## [PROBLEM DETAILS]
Copy out every line that contains "record".

## [ITEMS]
______________________________

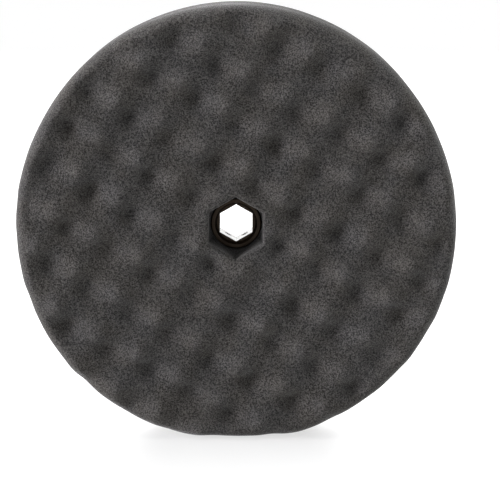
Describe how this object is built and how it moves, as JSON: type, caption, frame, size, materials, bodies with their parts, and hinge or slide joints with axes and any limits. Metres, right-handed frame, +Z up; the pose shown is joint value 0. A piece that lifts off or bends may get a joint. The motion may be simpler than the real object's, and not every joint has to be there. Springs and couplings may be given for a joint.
{
  "type": "double-sided foam polishing pad",
  "caption": "Round foam polishing pad with a convoluted face on both sides and a hexagonal quick-connect socket through its middle, standing on its rim.",
  "frame": {"origin": "middle of the hub: on the pad's axis, halfway between its two working faces", "axes": "+Y along the pad's axis from the front face to the rear face, +Z up away from the flattened stretch of rim that the pad stands on, +X to the right seen from the front"},
  "size_m": [0.2032, 0.054, 0.2002],
  "materials": {
    "foam": "matte",
    "adhesive": "satin",
    "plate": "matte",
    "hub_plastic": "gloss",
    "rivet_metal": "satin"
  },
  "bodies": {
    "root": {"front_foam_disc": "foam", "rear_foam_disc": "foam", "rim_adhesive_ring": "adhesive", "front_adhesive_film": "adhesive", "rear_adhesive_film": "adhesive", "backing_plate": "plate", "front_hub_half": "hub_plastic", "rear_hub_half": "hub_plastic", "hub_rivets": "rivet_metal"}
  },
  "joints": []
}
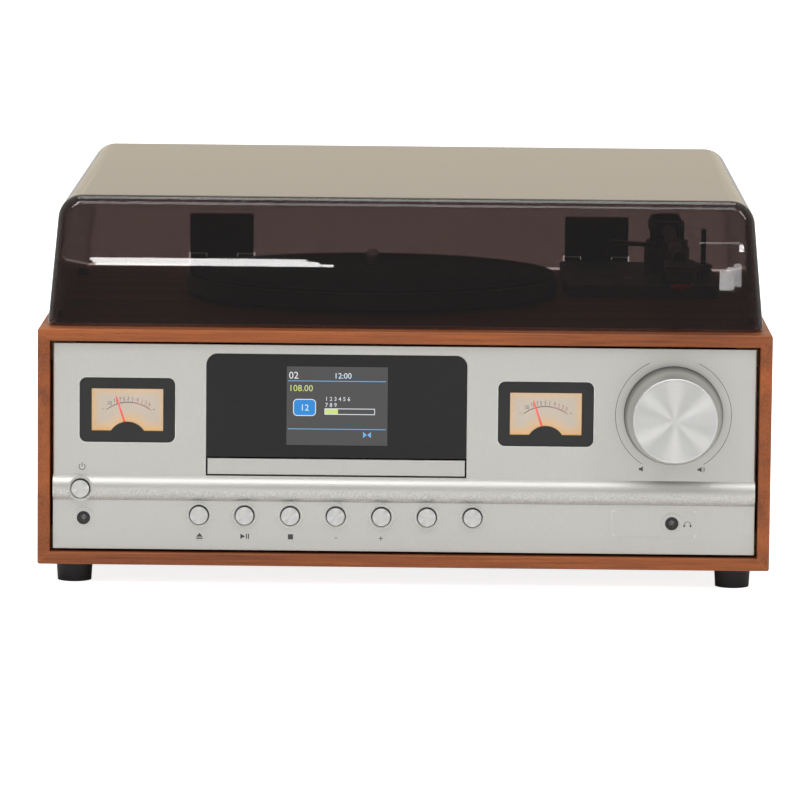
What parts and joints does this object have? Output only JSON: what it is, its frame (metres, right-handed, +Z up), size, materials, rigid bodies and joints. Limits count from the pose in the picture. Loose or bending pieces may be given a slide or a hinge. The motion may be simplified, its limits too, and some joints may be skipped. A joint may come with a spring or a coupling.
{
  "type": "stereo music centre",
  "caption": "Wood-cased stereo music centre: record deck under a smoked hinged cover, disc drawer, level meters, display window, push buttons and a large volume knob.",
  "frame": {"origin": "middle of the footprint of the whole object, on the surface that its feet stand on", "axes": "+X to the right seen from the front, +Y to the back, +Z up"},
  "size_m": [0.42, 0.391, 0.2265],
  "materials": {
    "wood_veneer": "orange-brown wood-grain wrap",
    "hardboard": "black-faced fibreboard",
    "batten": "plain softwood",
    "black_plastic": "fine satin black moulding",
    "black_gloss": "gloss black acrylic",
    "silver_paint": "silver metallic lacquer",
    "spun_metal": "spun, with a conical sheen",
    "steel": "bright steel",
    "smoked_acrylic": "clear smoked acrylic",
    "clear_lens": "clear acrylic",
    "dial_card": "back-lit cream dial",
    "needle_red": "orange-red lacquer",
    "screen": "dark grey display glass",
    "rubber": "matt black rubber",
    "circuit_board": "green solder mask",
    "stylus_red": "clear red moulding",
    "grey_plastic": "dark grey moulding",
    "white_plastic": "natural acetal",
    "brass": "turned brass"
  },
  "bodies": {
    "cabinet": {"top_board": "wood_veneer", "bottom_board": "wood_veneer", "left_board": "wood_veneer", "right_board": "wood_veneer", "corner_blocks": "batten", "feet": "black_plastic", "case_screws": "steel", "rear_panel": "hardboard", "rear_sockets": "black_plastic", "fascia": "silver_paint", "display_window": "black_gloss", "display_module": "screen", "vu_cases": "black_plastic", "vu_lenses": "clear_lens", "vu_dials": "dial_card", "control_board": "circuit_board", "front_jacks": "black_plastic", "encoder_body": "grey_plastic", "disc_chassis": "grey_plastic", "speaker_drivers": "black_plastic", "speaker_grilles": "black_plastic", "main_board": "circuit_board", "platter_bearing": "brass", "drive_motor": "steel", "drive_belt": "rubber", "tonearm_base": "black_plastic", "hinge_bases": "black_plastic"},
    "dust_cover": {"dust_cover": "smoked_acrylic", "hinge_leaves": "black_plastic"},
    "platter": {"platter": "black_plastic", "platter_mat": "rubber", "spindle": "steel"},
    "motor_pulley": {"motor_pulley": "brass"},
    "arm_yoke": {"tonearm_gimbal": "black_plastic"},
    "tonearm": {"tonearm": "black_plastic", "cartridge": "black_gloss", "stylus": "stylus_red"},
    "arm_lifter": {"arm_lifter": "black_plastic"},
    "cue_lever": {"cue_lever": "black_plastic"},
    "speed_switch": {"speed_switch": "grey_plastic"},
    "drawer": {"disc_tray": "black_plastic", "tray_front": "silver_paint"},
    "tray_gear": {"tray_gear": "white_plastic"},
    "disc_hub": {"disc_hub": "black_plastic"},
    "laser_sled": {"laser_sled": "grey_plastic"},
    "encoder_shaft": {"encoder_shaft": "steel"},
    "volume_knob": {"volume_knob": "spun_metal"},
    "vu_needle_left": {"vu_needle_left": "needle_red"},
    "vu_needle_right": {"vu_needle_right": "needle_red"},
    "aerial_base": {"aerial_base": "black_plastic"},
    "aerial_tube": {"aerial_tube": "steel"},
    "aerial_rod": {"aerial_rod": "steel"},
    "button_power": {"button_power": "spun_metal"},
    "button_eject": {"button_eject": "spun_metal"},
    "button_play": {"button_play": "spun_metal"},
    "button_stop": {"button_stop": "spun_metal"},
    "button_tune_down": {"button_tune_down": "spun_metal"},
    "button_tune_up": {"button_tune_up": "spun_metal"},
    "button_menu": {"button_menu": "spun_metal"},
    "button_source": {"button_source": "spun_metal"}
  },
  "joints": [
    {"name": "cover_hinge", "type": "hinge", "parent": "cabinet", "child": "dust_cover", "pos_m": [0, 0.1767, 0.1534], "axis": [-1, 0, 0], "range_deg": [0, 65]},
    {"name": "platter_spin", "type": "hinge", "parent": "cabinet", "child": "platter", "pos_m": [-0.0215, 0.0225, 0.148], "axis": [0, 0, 1], "continuous": true},
    {"name": "pulley_spin", "type": "hinge", "parent": "cabinet", "child": "motor_pulley", "pos_m": [-0.06282, 0.1002, 0.148], "axis": [0, 0, 1], "continuous": true},
    {"name": "arm_swing", "type": "hinge", "parent": "cabinet", "child": "arm_yoke", "pos_m": [0.16002, 0.102, 0.182], "axis": [0, 0, -1], "range_deg": [0, 50]},
    {"name": "arm_lift", "type": "hinge", "parent": "arm_yoke", "child": "tonearm", "pos_m": [0.16002, 0.102, 0.182], "axis": [-1, 0, 0], "range_deg": [0, 6]},
    {"name": "lifter_rise", "type": "slide", "parent": "cabinet", "child": "arm_lifter", "axis": [0, 0, 1], "range_m": [0, 0.0045]},
    {"name": "cue_lever_turn", "type": "hinge", "parent": "cabinet", "child": "cue_lever", "pos_m": [0.1806, 0.062, 0.159], "axis": [-1, 0, 0], "range_deg": [0, 50.5]},
    {"name": "speed_select", "type": "slide", "parent": "cabinet", "child": "speed_switch", "axis": [1, 0, 0], "range_m": [-0.005, 0.005]},
    {"name": "tray_slide", "type": "slide", "parent": "cabinet", "child": "drawer", "axis": [0, -1, 0], "range_m": [0, 0.122]},
    {"name": "tray_gear_turn", "type": "hinge", "parent": "cabinet", "child": "tray_gear", "pos_m": [-0.09329, -0.14, 0.0676], "axis": [0, 0, 1], "range_deg": [0, 875.8]},
    {"name": "disc_spin", "type": "hinge", "parent": "cabinet", "child": "disc_hub", "pos_m": [-0.03889, -0.1005, 0.0653], "axis": [0, 0, 1], "continuous": true},
    {"name": "sled_slide", "type": "slide", "parent": "cabinet", "child": "laser_sled", "axis": [0, 1, 0], "range_m": [0, 0.034]},
    {"name": "button_power_press", "type": "slide", "parent": "cabinet", "child": "button_power", "axis": [0, 1, 0], "range_m": [0, 0.0008], "stiffness_N_per_m": 800, "springref_m": -0.0005},
    {"name": "button_eject_press", "type": "slide", "parent": "cabinet", "child": "button_eject", "axis": [0, 1, 0], "range_m": [0, 0.0008], "stiffness_N_per_m": 800, "springref_m": -0.0005},
    {"name": "button_play_press", "type": "slide", "parent": "cabinet", "child": "button_play", "axis": [0, 1, 0], "range_m": [0, 0.0008], "stiffness_N_per_m": 800, "springref_m": -0.0005},
    {"name": "button_stop_press", "type": "slide", "parent": "cabinet", "child": "button_stop", "axis": [0, 1, 0], "range_m": [0, 0.0008], "stiffness_N_per_m": 800, "springref_m": -0.0005},
    {"name": "button_tune_down_press", "type": "slide", "parent": "cabinet", "child": "button_tune_down", "axis": [0, 1, 0], "range_m": [0, 0.0008], "stiffness_N_per_m": 800, "springref_m": -0.0005},
    {"name": "button_tune_up_press", "type": "slide", "parent": "cabinet", "child": "button_tune_up", "axis": [0, 1, 0], "range_m": [0, 0.0008], "stiffness_N_per_m": 800, "springref_m": -0.0005},
    {"name": "button_menu_press", "type": "slide", "parent": "cabinet", "child": "button_menu", "axis": [0, 1, 0], "range_m": [0, 0.0008], "stiffness_N_per_m": 800, "springref_m": -0.0005},
    {"name": "button_source_press", "type": "slide", "parent": "cabinet", "child": "button_source", "axis": [0, 1, 0], "range_m": [0, 0.0008], "stiffness_N_per_m": 800, "springref_m": -0.0005},
    {"name": "knob_turn", "type": "hinge", "parent": "cabinet", "child": "encoder_shaft", "pos_m": [0.15401, -0.1695, 0.1011], "axis": [0, 1, 0], "continuous": true},
    {"name": "knob_press", "type": "slide", "parent": "encoder_shaft", "child": "volume_knob", "axis": [0, 1, 0], "range_m": [0, 0.0008], "stiffness_N_per_m": 1500, "springref_m": -0.0005},
    {"name": "vu_needle_left_swing", "type": "hinge", "parent": "cabinet", "child": "vu_needle_left", "pos_m": [-0.15876, -0.1596, 0.0869], "axis": [0, 1, 0], "range_deg": [-21.3, 58.7], "stiffness_Nm_per_rad": 0.0005},
    {"name": "vu_needle_right_swing", "type": "hinge", "parent": "cabinet", "child": "vu_needle_right", "pos_m": [0.08098, -0.1596, 0.0869], "axis": [0, 1, 0], "range_deg": [-21.3, 58.7], "stiffness_Nm_per_rad": 0.0005},
    {"name": "aerial_swivel", "type": "hinge", "parent": "cabinet", "child": "aerial_base", "pos_m": [0.1512, 0.1913, 0.118], "axis": [0, 1, 0], "range_deg": [0, 180]},
    {"name": "aerial_tilt", "type": "hinge", "parent": "aerial_base", "child": "aerial_tube", "pos_m": [0.1512, 0.1913, 0.118], "axis": [0, 0, -1], "range_deg": [0, 90]},
    {"name": "aerial_extend", "type": "slide", "parent": "aerial_tube", "child": "aerial_rod", "axis": [-1, 0, 0], "range_m": [0, 0.11]}
  ],
  "couplings": [
    {"joint": "pulley_spin", "follows": "platter_spin", "ratio": 11.667},
    {"joint": "lifter_rise", "follows": "arm_lift", "m_per_rad": 0.042},
    {"joint": "cue_lever_turn", "follows": "arm_lift", "ratio": 8.3333},
    {"joint": "tray_gear_turn", "follows": "tray_slide", "rad_per_m": 125}
  ]
}
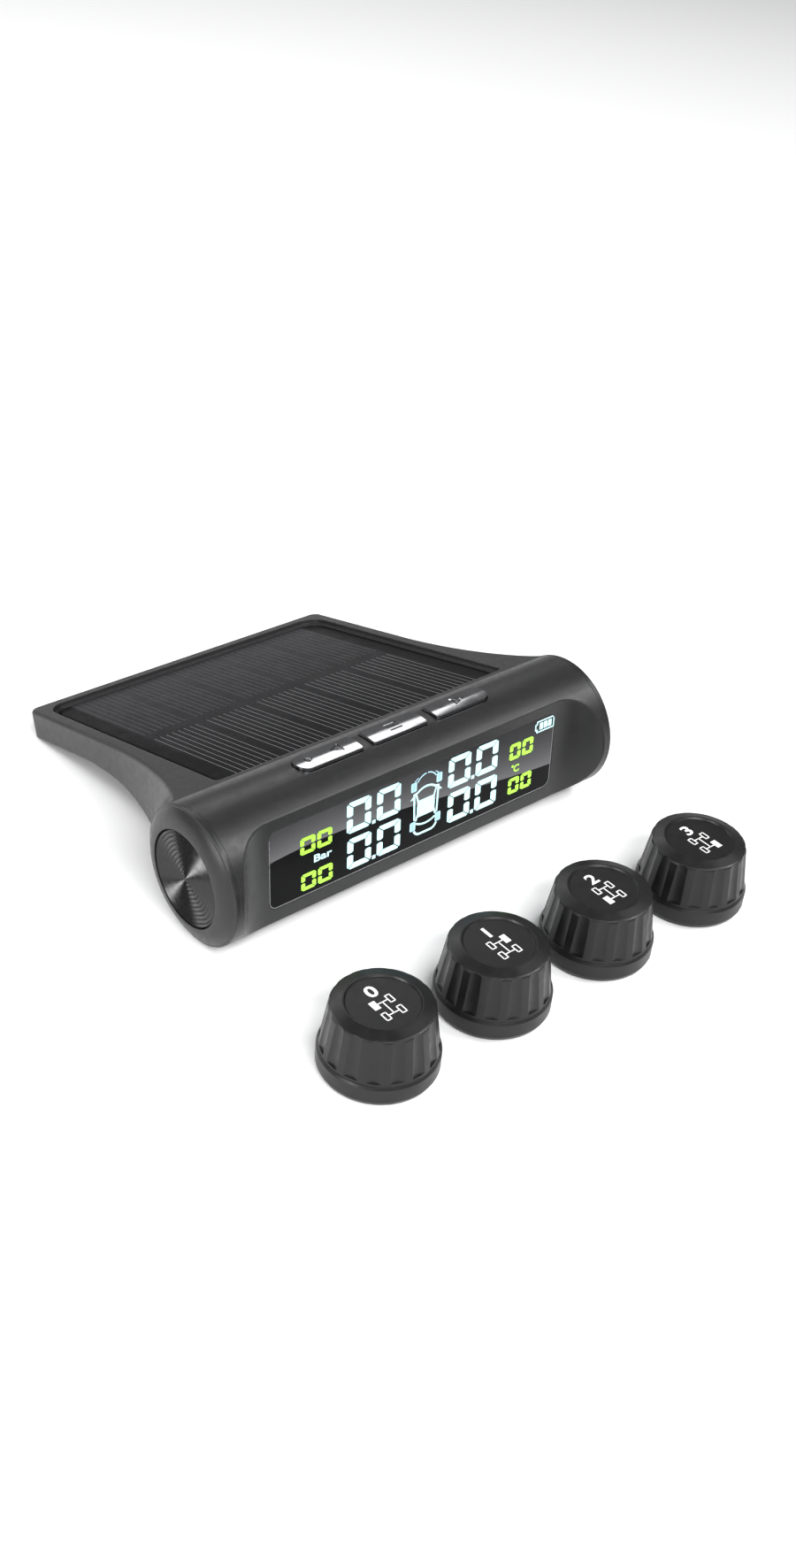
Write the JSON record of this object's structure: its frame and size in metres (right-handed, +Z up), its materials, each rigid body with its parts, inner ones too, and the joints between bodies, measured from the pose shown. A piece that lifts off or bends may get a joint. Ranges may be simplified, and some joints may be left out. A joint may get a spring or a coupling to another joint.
{
  "type": "tire pressure monitor",
  "caption": "Solar dashboard tire pressure display: a tube with a window and three keys, a flat solar wing behind it, and screw-on valve cap sensors.",
  "frame": {"origin": "middle of the underside of the display's base pad, on the surface it stands on", "axes": "+X along the display's tube, to the right seen from the front; the window faces -Y; +Z up"},
  "size_m": [0.0978, 0.1264, 0.0276],
  "materials": {
    "housing": "satin charcoal with a fine spark texture",
    "cover": "satin charcoal",
    "end_cap": "satin charcoal",
    "ring_plate": "semi-gloss black, turned grooves",
    "lens": "smoked gloss",
    "lcd_glass": "gloss",
    "light_guide": "translucent",
    "white_plastic": "moulded white",
    "circuit_board": "green solder mask",
    "chips": "moulded black",
    "copper": "bright copper wire",
    "steel": "nickel plated",
    "cell_foil": "aluminium pouch foil",
    "solar": "black cell under clear resin",
    "lead_red": "insulated wire",
    "screw_steel": "blackened steel",
    "rubber": "matt anti-slip foam rubber",
    "button_chrome": "smoked chrome plating",
    "sensor_cap": "satin black",
    "sensor_base": "satin black",
    "brass": "turned brass",
    "seal": "rubber",
    "lcd_cyan": "lit display segment",
    "lcd_blue": "lit display segment",
    "lcd_lime": "lit display segment",
    "print_white": "screen-printed ink",
    "finger_silver": "printed silver collector lines"
  },
  "bodies": {
    "monitor": {"upper_housing": "housing", "lower_cover": "cover", "left_end_cap": "end_cap", "left_ring_plate": "ring_plate", "right_end_cap": "end_cap", "right_ring_plate": "ring_plate", "display_lens": "lens", "lcd_glass": "lcd_glass", "light_guide": "light_guide", "lcd_frame": "white_plastic", "main_pcb": "circuit_board", "pcb_components": "chips", "antenna_coil": "copper", "buzzer": "chips", "key_board": "circuit_board", "tact_switches": "chips", "usb_socket": "steel", "charge_board": "circuit_board", "battery_cell": "cell_foil", "solar_panel": "solar", "solar_leads": "lead_red", "battery_leads": "lead_red", "case_screws": "screw_steel", "base_pad": "rubber"},
    "left_key": {"left_button": "button_chrome", "left_plunger": "white_plastic"},
    "middle_key": {"middle_button": "button_chrome", "middle_plunger": "white_plastic"},
    "right_key": {"right_button": "button_chrome", "right_plunger": "white_plastic"},
    "fl_sensor": {"fl_sensor_base": "sensor_base", "fl_valve_insert": "brass", "fl_valve_gasket": "seal", "fl_sensor_board": "circuit_board", "fl_coin_cell": "steel"},
    "fl_seal_ring": {"fl_cap_seal": "seal"},
    "fl_cap": {"fl_sensor_cap": "sensor_cap"},
    "fr_sensor": {"fr_sensor_base": "sensor_base", "fr_valve_insert": "brass", "fr_valve_gasket": "seal", "fr_sensor_board": "circuit_board", "fr_coin_cell": "steel"},
    "fr_seal_ring": {"fr_cap_seal": "seal"},
    "fr_cap": {"fr_sensor_cap": "sensor_cap"},
    "rl_sensor": {"rl_sensor_base": "sensor_base", "rl_valve_insert": "brass", "rl_valve_gasket": "seal", "rl_sensor_board": "circuit_board", "rl_coin_cell": "steel"},
    "rl_seal_ring": {"rl_cap_seal": "seal"},
    "rl_cap": {"rl_sensor_cap": "sensor_cap"},
    "rr_sensor": {"rr_sensor_base": "sensor_base", "rr_valve_insert": "brass", "rr_valve_gasket": "seal", "rr_sensor_board": "circuit_board", "rr_coin_cell": "steel"},
    "rr_seal_ring": {"rr_cap_seal": "seal"},
    "rr_cap": {"rr_sensor_cap": "sensor_cap"}
  },
  "joints": [
    {"name": "left_button_press", "type": "slide", "parent": "monitor", "child": "left_key", "axis": [0, -0.0975, -0.9952], "range_m": [0, 0.00045], "stiffness_N_per_m": 1500, "springref_m": -0.0003},
    {"name": "middle_button_press", "type": "slide", "parent": "monitor", "child": "middle_key", "axis": [0, -0.0975, -0.9952], "range_m": [0, 0.00045], "stiffness_N_per_m": 1500, "springref_m": -0.0003},
    {"name": "right_button_press", "type": "slide", "parent": "monitor", "child": "right_key", "axis": [0, -0.0975, -0.9952], "range_m": [0, 0.00045], "stiffness_N_per_m": 1500, "springref_m": -0.0003},
    {"name": "fl_sensor_lift", "type": "slide", "parent": "monitor", "child": "fl_sensor", "axis": [0, 0, 1], "range_m": [0, 0.03]},
    {"name": "fl_cap_rise", "type": "slide", "parent": "fl_sensor", "child": "fl_seal_ring", "axis": [0, 0, 1], "range_m": [0, 0.00101]},
    {"name": "fl_cap_turn", "type": "hinge", "parent": "fl_seal_ring", "child": "fl_cap", "pos_m": [-0.0384, -0.044, 0], "axis": [0, 0, 1], "range_deg": [0, 360]},
    {"name": "fr_sensor_lift", "type": "slide", "parent": "monitor", "child": "fr_sensor", "axis": [0, 0, 1], "range_m": [0, 0.03]},
    {"name": "fr_cap_rise", "type": "slide", "parent": "fr_sensor", "child": "fr_seal_ring", "axis": [0, 0, 1], "range_m": [0, 0.00101]},
    {"name": "fr_cap_turn", "type": "hinge", "parent": "fr_seal_ring", "child": "fr_cap", "pos_m": [-0.0128, -0.044, 0], "axis": [0, 0, 1], "range_deg": [0, 360]},
    {"name": "rl_sensor_lift", "type": "slide", "parent": "monitor", "child": "rl_sensor", "axis": [0, 0, 1], "range_m": [0, 0.03]},
    {"name": "rl_cap_rise", "type": "slide", "parent": "rl_sensor", "child": "rl_seal_ring", "axis": [0, 0, 1], "range_m": [0, 0.00101]},
    {"name": "rl_cap_turn", "type": "hinge", "parent": "rl_seal_ring", "child": "rl_cap", "pos_m": [0.0128, -0.044, 0], "axis": [0, 0, 1], "range_deg": [0, 360]},
    {"name": "rr_sensor_lift", "type": "slide", "parent": "monitor", "child": "rr_sensor", "axis": [0, 0, 1], "range_m": [0, 0.03]},
    {"name": "rr_cap_rise", "type": "slide", "parent": "rr_sensor", "child": "rr_seal_ring", "axis": [0, 0, 1], "range_m": [0, 0.00101]},
    {"name": "rr_cap_turn", "type": "hinge", "parent": "rr_seal_ring", "child": "rr_cap", "pos_m": [0.0384, -0.044, 0], "axis": [0, 0, 1], "range_deg": [0, 360]}
  ],
  "couplings": [
    {"joint": "fl_cap_rise", "follows": "fl_cap_turn", "m_per_rad": 0.00015915},
    {"joint": "fr_cap_rise", "follows": "fr_cap_turn", "m_per_rad": 0.00015915},
    {"joint": "rl_cap_rise", "follows": "rl_cap_turn", "m_per_rad": 0.00015915},
    {"joint": "rr_cap_rise", "follows": "rr_cap_turn", "m_per_rad": 0.00015915}
  ]
}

______________________________

## [FINAL RESULT]
  "caption": "Wood-cased stereo music centre: record deck under a smoked hinged cover, disc drawer, level meters, display window, push buttons and a large volume knob.",
Write the JSON record of this object's structure: its frame and size in metres (right-handed, +Z up), its materials, each rigid body with its parts, inner ones too, and the joints between bodies, measured from the pose shown. A piece that lifts off or bends may get a joint. Ranges may be simplified, and some joints may be left out. A joint may get a spring or a coupling to another joint.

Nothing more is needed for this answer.